Накануне Рождества Дадли приехал в Чельмсфорд-хаус. Двор все еще был в трауре. Дом казался закрытым на все замки, но его тут же впустили в кабинет графини, сидевшей у окна. На коленях лежала работа, но руки не прикасались к ней, и казалось, что она сидит вот так, без движения, бесцельно смотря в сад, очень давно. Стоял серый декабрьский день, медленно тянувшийся от сумерек до сумерек, без яркого дневного света, а небо было низким и тяжелым, как туман. Графиня, вся в черном, с распущенными волосами и без всяких украшений, была очень бледна и казалась совсем юной. Повернувшись к Дадли, она не сразу поняла, кто это. Сходство с его отцом было так велико, что в груди юноши что-то сильно сжалось. Дадли вспомнил портрет отца, написанный в 1642 году Хонторстом, который висел во дворце его тетки Софии. Аннунсиата вполне могла быть близнецом человека с того портрета. Это удивляло его всегда, с тех пор, как он впервые увидел ее, ломая голову, кем же она приходится покойному отцу. Дадли точно знал, что он никогда этого не выяснит. Графиня поднялась и подошла к нему поздороваться, и Дадли увидел, что она плачет. Ему захотелось побыстрее уйти, чтобы не заплакать самому.
– Я разбирал его вещи, помогая лорду Кравену. И нашел вот что. Мне кажется, он хотел бы, чтобы это осталось у вас.
Аннунсиата взяла бархатный футляр, положила на ладонь и раскрыла. На ладони лежала удивительной красоты вещица: вставка из слоновой кости в золотом обрамлении, на которой мастерской рукой художника Самуэля Купера был написан миниатюрный портрет юной девушки, напоминающей Аннунсиату в молодости. Она вопросительно посмотрела на Дадли.
– Я думаю, ему бы хотелось, чтобы это было у вас, – повторил он.
Она долго смотрела на портрет, затем сжала его в кулаке, и тень улыбки тронула ее губы.
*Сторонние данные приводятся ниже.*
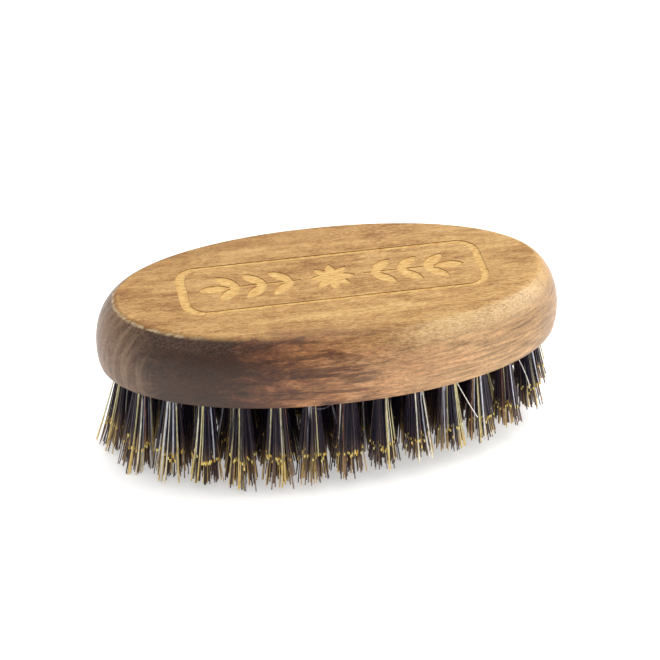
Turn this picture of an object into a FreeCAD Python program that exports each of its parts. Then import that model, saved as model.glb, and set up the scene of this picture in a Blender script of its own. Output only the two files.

– Спасибо, – поблагодарила она.
Глава 14
В студии Чельмсфорд-хаус Руперт Морлэнд пытался скрасить свое существование, считая жемчужины на рукоятке меча, кроме которых он практически ничего не видел. Было почти невозможно столько времени находиться без движения, но, как только он пытался шевельнуться, мать тут же одергивала его:
– Руперт, успокойся, стой смирно.
А мистер Виссинг вздыхал, словно его терпение подвергалось жестоким испытаниям. Казалось, матери ничего не стоит сохранять свою позу, но она-то стояла, а это легче. На этом портрете она стояла, одной рукой небрежно опираясь на подставку, а он, преклонив колено у ее ног, протягивал ей меч рукояткой вперед. Аннунсиата просила Виссинга, чтобы на портрете были изображены и ее спаниели, и мастер не смог отказать ей. Руперт думал о том, насколько спаниели счастливее – им не приходится позировать. Он на несколько минут забыл о затекших коленях, размышляя над тем, как заставить собак делать это, и решил, что написать их можно только во время их сна, если так уж необходимо, чтобы портрет соответствовал жизни.